What about Presbyterians? Since 2006, the Presbyterian (USA) denomination lost 20% of its membership and nearly 50% since 1970. You don’t have to be a Rhodes Scholar to see where it’s heading! In the last General Assembly statistical report from 2012, 86 Presbyterian USA churches were closed, 110 dismissed to other denominations, and 13 new churches “planted.” A dismal portrayal of “God as good all the time!”
So we ask, are there any religious groups left who are growing? Research from the Pew Foundation reported groups associated with Eastern religions are experiencing the fastest growth in the U.S. and Europe. In the United States, Buddhist/Hindu related groups have grown over 200% since 1990. The Muslim faith has also grown but it is mostly related to ethnicity rather than an overall large appeal as the Buddhist/Hindu faith. Why? Why is this happening?
The Buddhist/Hindu/Eastern based religions experience such growth, in my opinion, because they are most like the early centuries of the Christian Church under the influence of teachings of a man named Jesus. Shocking? Perhaps, but consider their beliefs and methods of operation.
First, Eastern based religions operate mostly outside of centralized authorities. They are based on influential leaders who are living today or from past years, even centuries. These leaders, with writings left from many, base their teachings on what some define as the mystical, wisdom or contemplative approaches. Spirit, God, Atman, Tao, Jesus, Kingdom of God do not primarily mean entities outside of the human consciousness but within it. They teach the way to experience a universal Divine Presence is to go within and listen. The process is accessible to everyone everywhere. I would say this correlates well to the essence of Jesus’ message found within Bibles; “The Kingdom of God or Heaven” is within you! Pretty simple. It’s everywhere, as close as your breath, as close as your awareness or “awakening.”

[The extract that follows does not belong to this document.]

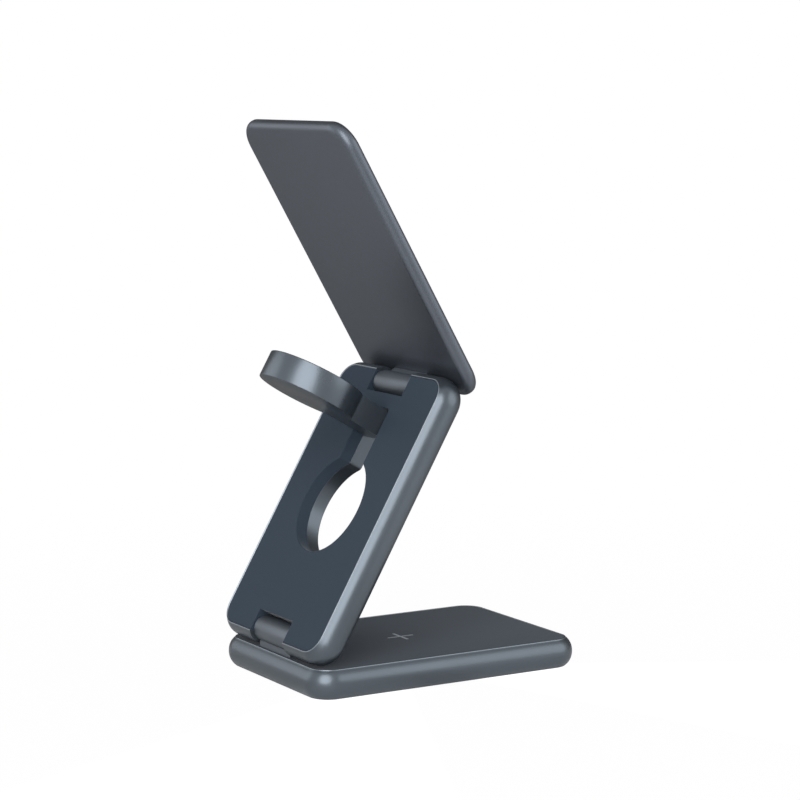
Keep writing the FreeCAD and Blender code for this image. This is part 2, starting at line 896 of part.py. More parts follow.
def watch_board_screws():
    """Two screws of the watch driver board."""
    length = driver_board_top - cavity_floor_z - screw_end_gap
    return Part.makeCompound([screw(x, driver_post_y, driver_board_top, length) for x in driver_post_xs])


def watch_driver_parts():
    """Controller, inductor and small parts on the watch driver board."""
    mid_x = (driver_board_x + driver_board_end) / 2
    row_y = -driver_board_inner_y - inductor_side / 2 - post_edge
    return Part.makeCompound([
        controller(mid_x - controller_side, row_y, driver_board_top),
        inductor(mid_x + inductor_side, row_y, driver_board_top),
        small_part(mid_x, row_y - inductor_side / 3, driver_board_top),
        small_part(mid_x, row_y + inductor_side / 3, driver_board_top),
    ])


# Watch puck, drawn stowed, with its pivot at the origin and the puck towards -X

face_seat_z = half_puck - watch_face_thickness
cup_floor_z = puck_back_wall - half_puck
pedestal_top_z = face_seat_z - coil_gap - watch_coil_thickness - watch_ferrite_thickness


def watch_housing():
    """Turned puck, arm and knuckle in one piece of metal, with the cup for the coil."""
    puck = disc(puck_radius, -half_puck, half_puck, -arm_reach)
    arm = box(-arm_reach, 0.0, -arm_half_width, arm_half_width, -half_puck, half_puck)
    knuckle = bar_y(half_puck, -arm_half_width, arm_half_width, 0.0, 0.0)
    body = puck.fuse([arm, knuckle]).removeSplitter()
    rims = []
    for edge in body.Edges:
        flat = edge.BoundBox.ZMax - edge.BoundBox.ZMin < 1e-6
        at_face = abs(abs(edge.BoundBox.ZMax) - half_puck) < 1e-6
        round_rim = edge.Curve.TypeId == "Part::GeomCircle"
        if flat and at_face and round_rim:
            rims.append(edge)
    body = body.makeFillet(puck_edge_round, rims)
    seat = disc(watch_face_radius, face_seat_z, half_puck + over, -arm_reach)
    cup = disc(puck_cup_radius, cup_floor_z, half_puck, -arm_reach)
    pedestal = ring(
        puck_pedestal_radius,
        watch_magnet_radius + magnet_play,
        cup_floor_z - merge,
        pedestal_top_z,
        -arm_reach,
    )
    body = body.cut(seat).cut(cup).fuse(pedestal)
    reach = arm_half_width + over
    return body.cut(bar_y(watch_pin_radius + pin_clearance, -reach, reach, 0.0, 0.0)).removeSplitter()


def watch_charging_face():
    """Dished face that the watch's back snaps onto."""
    face = disc(watch_face_radius - panel_gap, face_seat_z, half_puck, -arm_reach)
    dish_radius = watch_face_radius - watch_face_lip
    drop = math.sqrt(watch_face_sphere ** 2 - dish_radius ** 2)
    centre = Vector(-arm_reach, 0, half_puck + drop)
    return face.cut(Part.makeSphere(watch_face_sphere, centre))


def watch_coil():
    """Wound coil of the watch charger."""
    top = face_seat_z - coil_gap
    return ring(watch_coil_outer, watch_coil_inner, top - watch_coil_thickness, top, -arm_reach)


def watch_ferrite():
    """Ferrite disc under the watch coil, with a hole for the magnet."""
    return ring(
        watch_ferrite_radius,
        watch_magnet_radius + magnet_play,
        pedestal_top_z,
        pedestal_top_z + watch_ferrite_thickness,
        -arm_reach,
    )


def watch_magnet():
    """Magnet in the middle of the puck."""
    return disc(watch_magnet_radius, cup_floor_z, cup_floor_z + watch_magnet_height, -arm_reach)


# Phone plate, drawn with the phone's face downwards (-z) and its bare metal back upwards

phone_coil_x = plate_length / 2 + phone_coil_shift
magnet_ring_outer = plate_width / 2 - wall_inset - magnet_side_gap
magnet_ring_inner = magnet_ring_outer - magnet_width
phone_ferrite_radius = magnet_ring_inner - phone_ferrite_gap
phone_coil_outer = phone_ferrite_radius - phone_coil_margin
phone_coil_inner = phone_coil_outer - phone_coil_width
phone_board_x = phone_coil_x + magnet_ring_outer + phone_board_gap
phone_board_end = plate_length - wall_inset - phone_board_end_gap
phone_ferrite_under = phone_back_z - phone_ferrite_thickness
phone_coil_under = phone_ferrite_under - phone_coil_thickness
phone_foot_top = phone_back_z
phone_foot_under = phone_foot_top - phone_foot_thickness
phone_screw_xs = (neck_end_x + phone_screw_inset, phone_foot_reach - phone_screw_inset)
phone_screw_depth = phone_wall - phone_screw_skin


def upper_shell():
    """Metal shell of the phone plate, open towards the phone."""
    body = soft_edged_plate(phone_plate_thickness)
    body = body.cut(rim_cut(-half_phone, -1))
    body = body.cut(inset_plate(wall_inset, phone_panel_under_z - over, phone_back_z))
    half = neck_half_width + neck_clearance
    slot = box(
        neck_start_x - neck_clearance,
        neck_end_x + neck_clearance,
        -half,
        half,
        phone_foot_under - neck_clearance,
        half_phone + over,
    )
    body = body.cut(slot)
    for x in phone_screw_xs:
        for side in (-1, 1):
            y = side * lug_screw_y
            body = body.cut(disc(screw_radius, phone_back_z - over, phone_back_z + phone_screw_depth, x, y))
    return body.removeSplitter()


def phone_panel():
    """Soft face that the phone rests against."""
    low = panel_drop - half_phone
    return inset_plate(panel_inset + panel_gap, low, phone_panel_under_z)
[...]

Eastern based religions today were likely very similar to the first 300 years of the Christian Church in our era. They teach peace, forgiveness, and love as coming from our awareness wherever we are and whatever we may be doing. Suddenly we see an option many of us may have missed, perhaps for centuries; we don’t need church buildings with dogmas, beliefs and creeds to know we are one with God, Spirit, or the inexpressible presence called Love! As Buddhism teaches, popularized in recent decades by many; Wayne Dyer, Eckhart Tolle, Louise Hay, even Oprah, and certainly His Holiness the Dalai Lama, Spirit is interconnected and present among all. We experience it by its realization with the practice of meditation, silence, affirmations, chanting, maybe even sprinkled with a little incense and bells! Walla! It’s ours for the asking!
So we see such access can easily bypass groups, big and small, seeking to maintain church buildings, temples, and cathedrals with expensive equipment and maintenance. Electronics, rock’n music and a staff of leaders, teachers and fund organizers are simply options. Church is Spirit, not buildings, programs and many activities. When you can access Divine awareness anywhere, who really needs them?

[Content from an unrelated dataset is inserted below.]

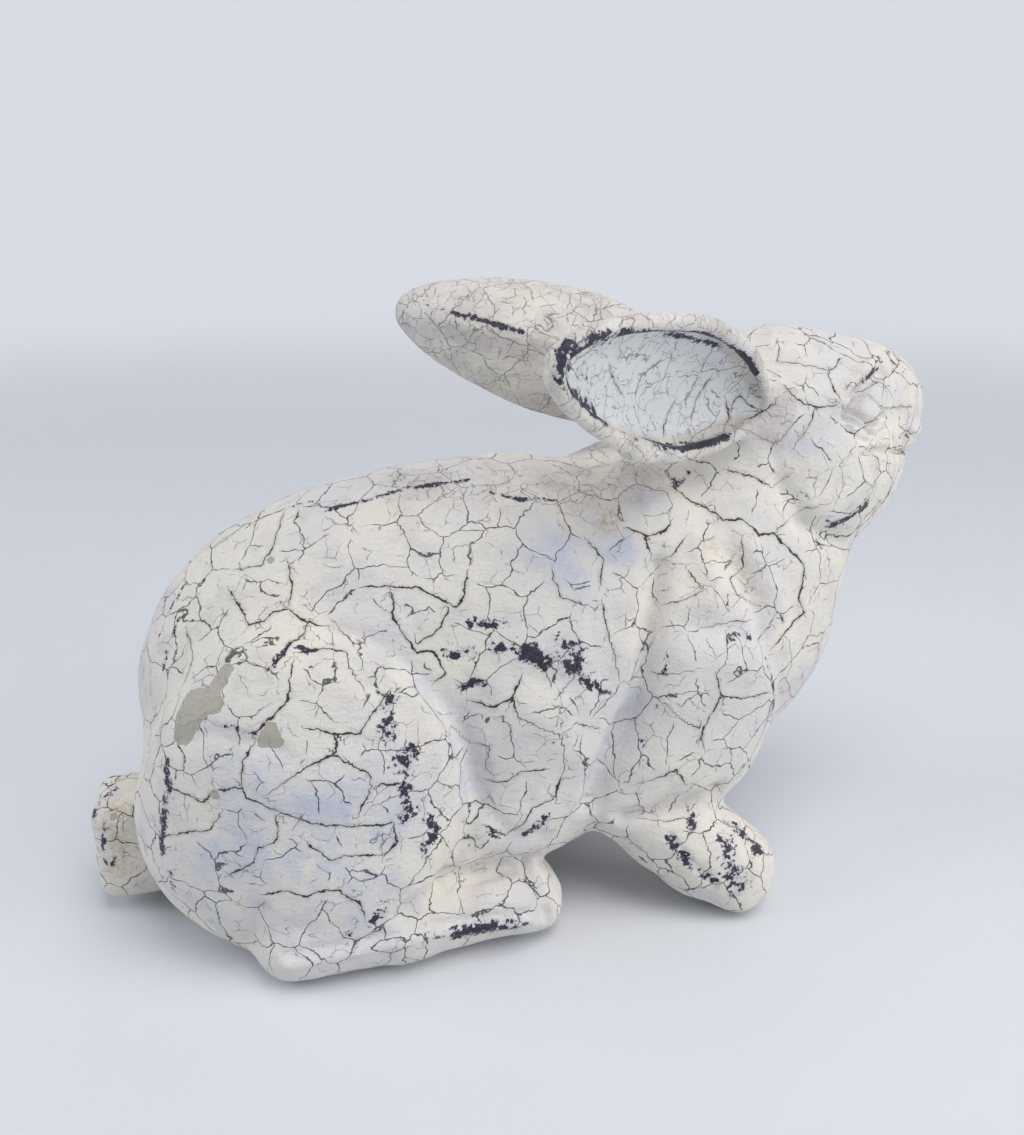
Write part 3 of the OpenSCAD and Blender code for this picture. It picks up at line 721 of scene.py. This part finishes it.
# Rings round the eye: height and extra height above it in mm, then place and width as shares of its size
EYE_RINGS = [(-1.2, 0, 1.03, 0.16), (1.0, 0.3, 1.32, 0.17), (-0.7, 0, 1.68, 0.16)]


def eyes_at(p):
    """Height in mm of the eyeballs with their grooves, lids and folds."""
    q = folded(p, "head") - EYE
    u = q @ EYE_ALONG / np.linalg.norm(EYE_ALONG) / EYE_HALF[0]
    v = q @ EYE_UP / np.linalg.norm(EYE_UP) / EYE_HALF[1]
    # The eye is pointed at its corners
    k = np.sqrt(u ** 2 + (v * (1 + EYE_POINT * u ** 2)) ** 2)
    height = EYE_BALL * np.sqrt(np.clip(1 - k ** 2, 0, 1))
    for ring, extra, place, width in EYE_RINGS:
        height = height + (ring + extra * (v > 0)) * np.exp(-(((k - place) / width) ** 2))
    return EYE_BOLDNESS * height * (np.linalg.norm(q, axis=1) < EYE_REACH)


def to_line(q, line, reach, normals=None):
    """Distance from points to a line of noted points, and on which side of it they lie."""
    best = np.full(len(q), reach * 1.0)
    side = np.full(len(q), reach * 1.0)
    near = np.nonzero(((q > line.min(axis=0) - reach) & (q < line.max(axis=0) + reach)).all(axis=1))[0]
    for a, b in zip(line, line[1:]):
        ab = b - a
        r = q[near] - a
        t = np.clip(r @ ab / max(ab @ ab, 1e-9), 0, 1)
        away = r - t[:, None] * ab
        d = np.linalg.norm(away, axis=1)
        closer = d < best[near]
        hit = near[closer]
        best[hit] = d[closer]
        if normals is not None:
            across = np.cross(normals[hit], ab / max(np.linalg.norm(ab), 1e-9))
            side[hit] = d[closer] * np.sign((away[closer] * across).sum(axis=1))
    return best, side


PARTS = ("trunk", "head", "ear")
SEAM_W = 6
CRACK_REACH = 5.0
NO_CRACK = 9.0


def on_right(p, part):
    """1 on the rabbit's right side and 0 on its left, for a part of the sculpture."""
    across = p[:, 1] if part == "trunk" else head_frame(p)[:, 1]
    return np.clip(0.5 - across / SEAM_W, 0, 1)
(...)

I do not say physical places have no part in accessibility, but they can easily become idol substitutes. They are secondary. Organized religious groups quickly become competitive, divisive, blame-casting and often mean about who isn’t doing enough, giving enough, being nice enough.

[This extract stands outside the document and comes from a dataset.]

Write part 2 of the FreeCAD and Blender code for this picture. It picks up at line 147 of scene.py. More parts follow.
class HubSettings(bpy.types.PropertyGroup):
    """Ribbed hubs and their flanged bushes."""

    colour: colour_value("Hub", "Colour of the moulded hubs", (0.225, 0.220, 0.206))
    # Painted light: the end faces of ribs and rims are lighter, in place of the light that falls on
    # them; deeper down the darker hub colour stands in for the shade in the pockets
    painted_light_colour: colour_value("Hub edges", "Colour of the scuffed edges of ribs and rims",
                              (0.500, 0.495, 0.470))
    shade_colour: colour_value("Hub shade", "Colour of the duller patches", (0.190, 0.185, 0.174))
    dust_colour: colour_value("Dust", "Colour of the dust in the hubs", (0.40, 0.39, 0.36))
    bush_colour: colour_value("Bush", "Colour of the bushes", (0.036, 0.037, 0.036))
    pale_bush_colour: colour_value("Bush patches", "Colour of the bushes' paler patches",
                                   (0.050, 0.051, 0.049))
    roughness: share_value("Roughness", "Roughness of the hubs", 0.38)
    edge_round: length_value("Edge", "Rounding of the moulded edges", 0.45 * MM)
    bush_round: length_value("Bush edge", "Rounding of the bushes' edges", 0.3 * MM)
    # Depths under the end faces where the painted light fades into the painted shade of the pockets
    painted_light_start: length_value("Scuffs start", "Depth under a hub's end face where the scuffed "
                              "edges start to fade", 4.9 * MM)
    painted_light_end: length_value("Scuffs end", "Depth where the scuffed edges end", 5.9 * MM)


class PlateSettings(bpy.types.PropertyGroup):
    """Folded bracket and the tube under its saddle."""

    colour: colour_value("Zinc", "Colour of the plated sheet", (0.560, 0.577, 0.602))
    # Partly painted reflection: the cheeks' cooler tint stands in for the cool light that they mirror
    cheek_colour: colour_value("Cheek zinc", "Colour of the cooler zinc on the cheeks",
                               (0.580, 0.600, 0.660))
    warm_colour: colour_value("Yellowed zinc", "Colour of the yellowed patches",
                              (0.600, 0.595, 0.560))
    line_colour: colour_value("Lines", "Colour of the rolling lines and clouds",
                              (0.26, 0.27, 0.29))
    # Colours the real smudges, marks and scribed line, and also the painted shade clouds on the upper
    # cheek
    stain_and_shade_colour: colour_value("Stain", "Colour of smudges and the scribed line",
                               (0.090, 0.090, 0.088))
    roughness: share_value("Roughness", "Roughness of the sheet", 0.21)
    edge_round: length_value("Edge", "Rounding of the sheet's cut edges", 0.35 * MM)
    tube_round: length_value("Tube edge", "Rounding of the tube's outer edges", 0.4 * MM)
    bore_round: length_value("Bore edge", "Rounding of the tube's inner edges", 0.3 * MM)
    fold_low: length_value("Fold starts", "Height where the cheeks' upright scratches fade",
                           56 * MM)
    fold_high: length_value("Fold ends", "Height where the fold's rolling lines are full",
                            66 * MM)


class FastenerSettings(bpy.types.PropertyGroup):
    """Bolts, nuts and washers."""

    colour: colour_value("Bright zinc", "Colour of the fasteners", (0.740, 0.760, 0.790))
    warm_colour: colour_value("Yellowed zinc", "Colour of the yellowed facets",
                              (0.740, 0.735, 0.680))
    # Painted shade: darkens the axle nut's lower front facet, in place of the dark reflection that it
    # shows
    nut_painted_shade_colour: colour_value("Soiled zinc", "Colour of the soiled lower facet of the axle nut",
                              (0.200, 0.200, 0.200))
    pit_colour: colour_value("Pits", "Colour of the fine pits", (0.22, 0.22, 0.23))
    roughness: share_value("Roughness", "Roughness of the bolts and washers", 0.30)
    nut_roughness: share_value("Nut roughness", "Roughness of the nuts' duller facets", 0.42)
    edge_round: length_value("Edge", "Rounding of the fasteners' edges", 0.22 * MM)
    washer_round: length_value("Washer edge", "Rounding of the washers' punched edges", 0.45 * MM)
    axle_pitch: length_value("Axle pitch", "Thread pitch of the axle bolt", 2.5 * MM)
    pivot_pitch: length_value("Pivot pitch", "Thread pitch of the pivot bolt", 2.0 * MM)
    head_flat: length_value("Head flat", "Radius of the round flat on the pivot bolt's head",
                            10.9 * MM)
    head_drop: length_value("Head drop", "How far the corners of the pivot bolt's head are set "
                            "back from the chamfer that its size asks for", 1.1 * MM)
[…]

So do not become attached or concerned with buildings. You can meet anywhere. “Where two or three gather in my name, I am there with them.” The early church was mostly a “house church” with community teachers like Jesus and Paul, growing at rates never repeated after the 4th Century “creed and unity certification” process.
Our son’s wife is a fascinating person. Petra grew up under Russian controlled communism in the Czech Republic. As a young lady, a revolution occurred in 1989 under the inspiration of poet/writer Vaclav Havel. She met our son in the late 90’s when he traveled to Prague a few years to help organize classes to teach representative government and market economies. Both now live near Syracuse with our latest little grandchild and work on the staff at Syracuse University. Naomi and I visited her parents’ home and country in 2003. I was told most of the country’s population declared themselves atheists. A couple summers ago, Petra visited her parents and while there taught a class at Prague University. When she returned she told me, “David, you must visit my country. A phenomenal thing is occurring; people are gathering in hundreds of homes and places to meditate, share readings and do yoga!” The Czech Republic is littered with hundreds of old castles and large empty cathedrals. Some have been saved for museums. Yet, the “church,” a group of people “being called” out by a new kind of wind or spirit, is taking off and flourishing.
It’s all about love being experienced and renewed daily within our hearts and minds, alone and together. I suggest you consider meeting in groups, homes and even in church buildings, to share your journeys in readings, silence and meditation. Even some yoga! Importantly, each one practice meditation and readings in your homes. Don’t worry about saving buildings and programs which may no longer are needed for our times. And whatever, don’t allow anything; people, programs, buildings, structure or exclusive creeds, to bar your mind and lives from the inexpressible, wonderful, flowing Presence within reach of all.
I close with one of my past favorite songs, written in 1995 by Presbyterian ministers Richard Avery and Donald Marsh. Its title is: “The Church is Not a Building!”
The church is not a building, the church is not a steeple,
the church is not a resting place, the church is a people.
We’re many kinds of people, with many kinds of faces,
all colors and all ages, too, from all times and places.
I am the church, you are the church, we are the Church together!
All who follow Jesus, all around the world, yes we’re the church together.
Reflections offered November 2, 2014, at the 1st Presbyterian Church of Dunkirk, NY.